Chinkapin Oak

Quercus muehlenbergii
Fagaceae (oaks)

A medium-sized, tall tree, often with large, low branches and a narrow, irregular crown.

Leaves alternate, simple, 4–8 inches long, 1–3½ inches wide, boradest near the base or above the middle, ending in a pointed tooth (but no bristles or tiny spines on the edges); distinctively coarsely serrated or wavy (like sawteeth) along entire margin; 8–13 teeth per side. Underside paler than top, with gray hairs and conspicuous veins.

Bark ashy gray, with shallow grooves and short, flaky ridges.

Twigs slender, yellowish- to reddish-brown, initially hairy, becoming smooth with age.

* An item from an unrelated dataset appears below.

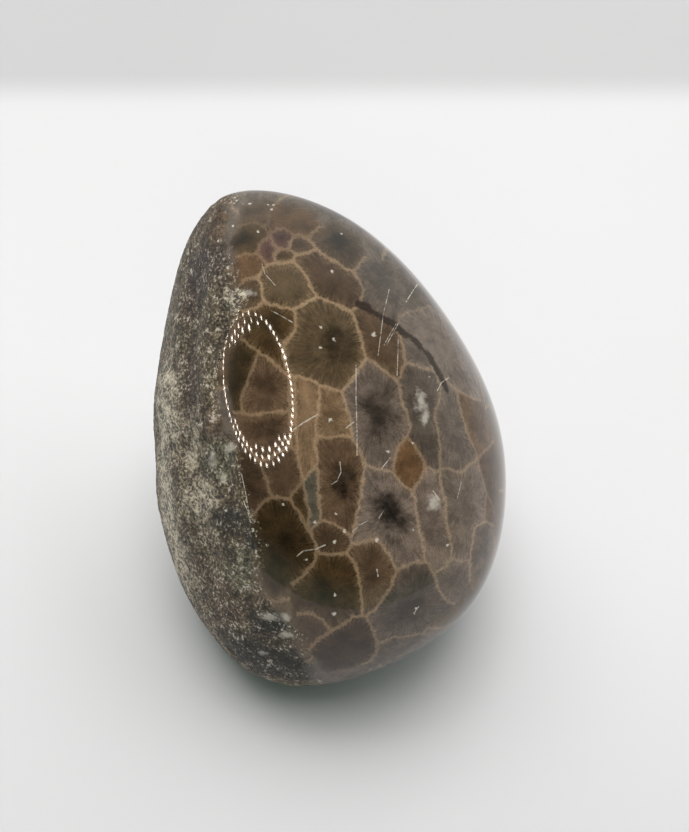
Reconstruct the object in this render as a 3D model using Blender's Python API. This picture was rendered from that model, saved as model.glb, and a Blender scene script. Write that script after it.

Flowers April–May, in catkins.

Fruits September–October, acorns mostly solitary or in pairs, nut brown, shiny, broadest near the base and tapering slightly to the tip, ½–¾ inch long; cup covering about half the nut, bowl-shaped, thin, brown, hairy, the scales small, flattened; the seed sweet, edible, ripening in autumn of the first year.

Height: 60 to 100 feet.
Habitat and conservation: 
Most common in dry, rocky upland woods, on bluffs and in borders of glades, on soils derived from limestone or dolomite. Also found in moist bottomlands, floodplain forests and lower slopes along streams.
Distribution in Missouri: 
Common. This species is also called chestnut oak and yellow chestnut oak, since the leaves are similar to those of chestnuts. The name (also spelled "chinquapin") is derived from the Algonquian word "chinkomen," which itself translates to "chestnut." Algonquians of many tribes lived throughout eastern North America when Europeans arrived. Many English words for American plants, animals and places (like chinkapin, woodchuck and Massachusetts) are essentially Algonquian words.
Human connections: 
Most oaks were used medicinally by Native Americans because of the astringent properties of the bark. Chinkapin today is planted as a shade tree and is valuable for its lumber, which has many uses ranging from fuel to fence posts to cabinetry and furniture.
Ecosystem connections: 
This tree, like many other oaks in the "white oak group" (oaks that lack bristle-tips, or tiny spines, on the leaf margins), produces sweet acorns that are relished by many kinds of wildlife. These and other nuts, called "hard mast," are crucial winter foods for deer, turkey, grouse and many more.